Yorkshire Post

When overthinki­ng gets in the way of making a fresh start

- Andrea Morrison

THIS MORNING, as I drank my morning tea, I looked out of my window and a tall shrub at the end of my garden caught my eye.

My father-in-law planted it when our children were small. It was a spindly thing with no flowers, and I confess I wasn’t that impressed by the imposed new addition to my border. However, my father-in-law was a quiet, patient man, and simply said, ‘Just wait, you’ll love it in the New Year’.

I don’t recall the name of it, but every January since then, around the second week, it has the most amazing pink blossom that lights up the garden against a backdrop of gloom and grey. I have no idea how it knows when to bloom, why the second week of January is different from the first, or even December, but bloom it does, and every January it makes me smile.

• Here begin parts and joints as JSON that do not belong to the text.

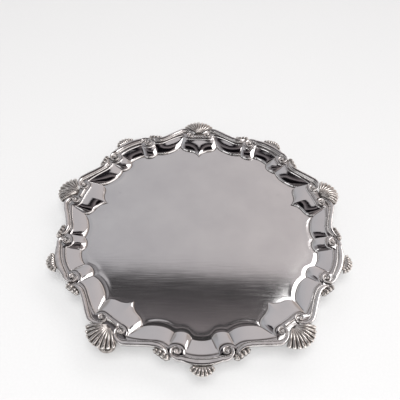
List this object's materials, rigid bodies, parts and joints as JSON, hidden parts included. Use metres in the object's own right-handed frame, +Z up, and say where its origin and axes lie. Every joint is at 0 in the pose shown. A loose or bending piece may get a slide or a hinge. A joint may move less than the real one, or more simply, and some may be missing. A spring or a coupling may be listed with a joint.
{
  "type": "silver salver",
  "caption": "Round footed serving tray with a lobed raised rim, scroll border and fluted shells, free-standing on short cast feet.",
  "frame": {"origin": "centre of the flat serving face, where the five lobes' axes meet", "axes": "+Z up out of the serving face; a large shell lies on +Y, and a small shell on -Y at the front"},
  "size_m": [0.29, 0.3, 0.0287],
  "materials": {
    "tray_silver": "satin polished silver sheet, finely scratched by use",
    "border_silver": "bright polished cast silver",
    "shell_silver": "polished cast silver with brown toning in the hollows",
    "foot_silver": "polished cast silver"
  },
  "bodies": {
    "root": {"tray_plate": "tray_silver", "large_shell_1": "shell_silver", "large_shell_2": "shell_silver", "large_shell_3": "shell_silver", "large_shell_4": "shell_silver", "large_shell_5": "shell_silver", "small_shell_1": "shell_silver", "small_shell_2": "shell_silver", "small_shell_3": "shell_silver", "small_shell_4": "shell_silver", "small_shell_5": "shell_silver", "arch_scroll_1": "border_silver", "arch_scroll_2": "border_silver", "arch_scroll_3": "border_silver", "arch_scroll_4": "border_silver", "arch_scroll_5": "border_silver", "left_scroll_1": "border_silver", "left_scroll_2": "border_silver", "left_scroll_3": "border_silver", "left_scroll_4": "border_silver", "left_scroll_5": "border_silver", "right_scroll_1": "border_silver", "right_scroll_2": "border_silver", "right_scroll_3": "border_silver", "right_scroll_4": "border_silver", "right_scroll_5": "border_silver", "left_leaf_1": "shell_silver", "left_leaf_2": "shell_silver", "left_leaf_3": "shell_silver", "left_leaf_4": "shell_silver", "left_leaf_5": "shell_silver", "right_leaf_1": "shell_silver", "right_leaf_2": "shell_silver", "right_leaf_3": "shell_silver", "right_leaf_4": "shell_silver", "right_leaf_5": "shell_silver", "shell_bar_1": "border_silver", "shell_bar_2": "border_silver", "shell_bar_3": "border_silver", "shell_bar_4": "border_silver", "shell_bar_5": "border_silver", "foot_1": "foot_silver", "foot_2": "foot_silver", "foot_3": "foot_silver"}
  },
  "joints": []
}
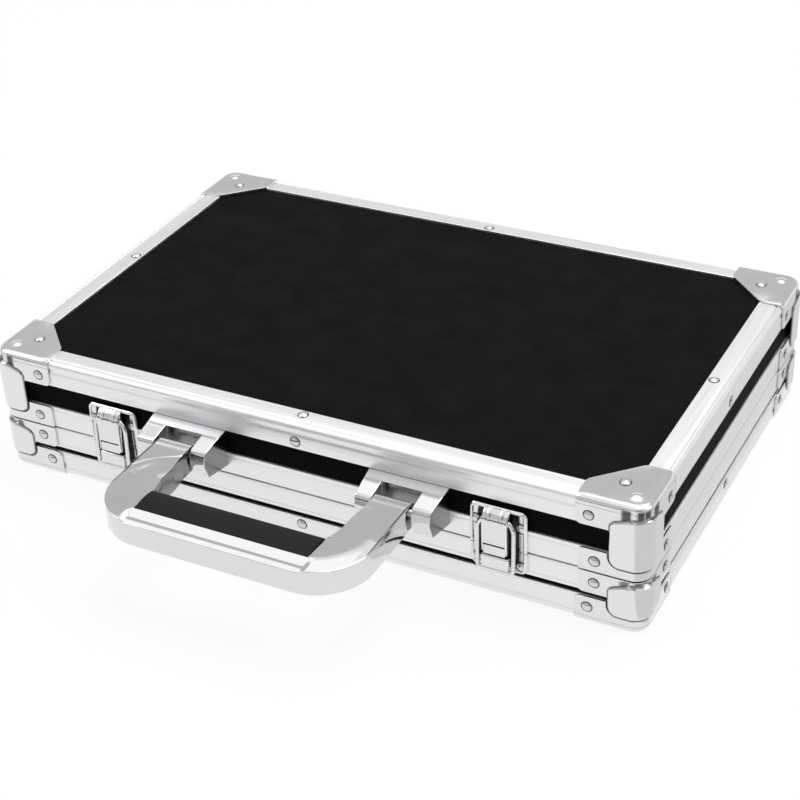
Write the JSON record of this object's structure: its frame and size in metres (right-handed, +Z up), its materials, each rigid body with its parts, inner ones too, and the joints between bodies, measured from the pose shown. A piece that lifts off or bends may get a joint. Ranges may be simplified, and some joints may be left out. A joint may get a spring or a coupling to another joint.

This morning, when I looked at it and smiled, it occurred to me how often we wait for new starts. At this time of year, it’s natural to start to think of the year ahead. It may be that this year you want to do something different, or change something, or reach a goal that has previously felt unobtainab­le. But what struck me is: why do we make new starts so challengin­g or restrict them in number?

In my experience, starting again is a big thing, whether it’s a job, a career, a goal or even within a relationsh­ip. We put so much on ‘starting again’ and what that means.

Whether it’s giving up so much for a change in direction, or laying to rest old arguments and disagreeme­nts or even, letting yourself off the hook without beating yourself up if you made a mistake, we can make starting again such a difficult, almost impossible experience.

However, when I looked at my beautiful shrub, it occurred to me for that plant, starting again was simply a part of life, and whilst it only did it once a year, when the time was right, it started again as easily as the sun rises.

It didn’t reflect on the past year. What if it was the same for us? What if we could start again, any time the time was right for us? Of course, plants can’t think. However, in many ways I think this is the key. So often it’s our personal thought that gets in the way of us starting again, what we think it means, or what people will say if we try something ‘again’, or maybe we think that because it’s happened before it will happen in the same way again.

However, what if our thinking was not as reliable as we thought it was? What if there was something else at play, something richer and deeper that could guide us as to whether starting again was a good idea?

We know when something is right for us, we feel it in a deeper way in what we may refer to as our ‘gut’.

Often I find that we reserve this feeling for the big stuff, however, what I have observed is that it is available to us all of the time, not just for special occasions.

When we listen to what we know is right, the opportunit­y to start again becomes easier and less fraught with ‘what if ’ thinking, it simply becomes part of our life, and is available to us at any time of year.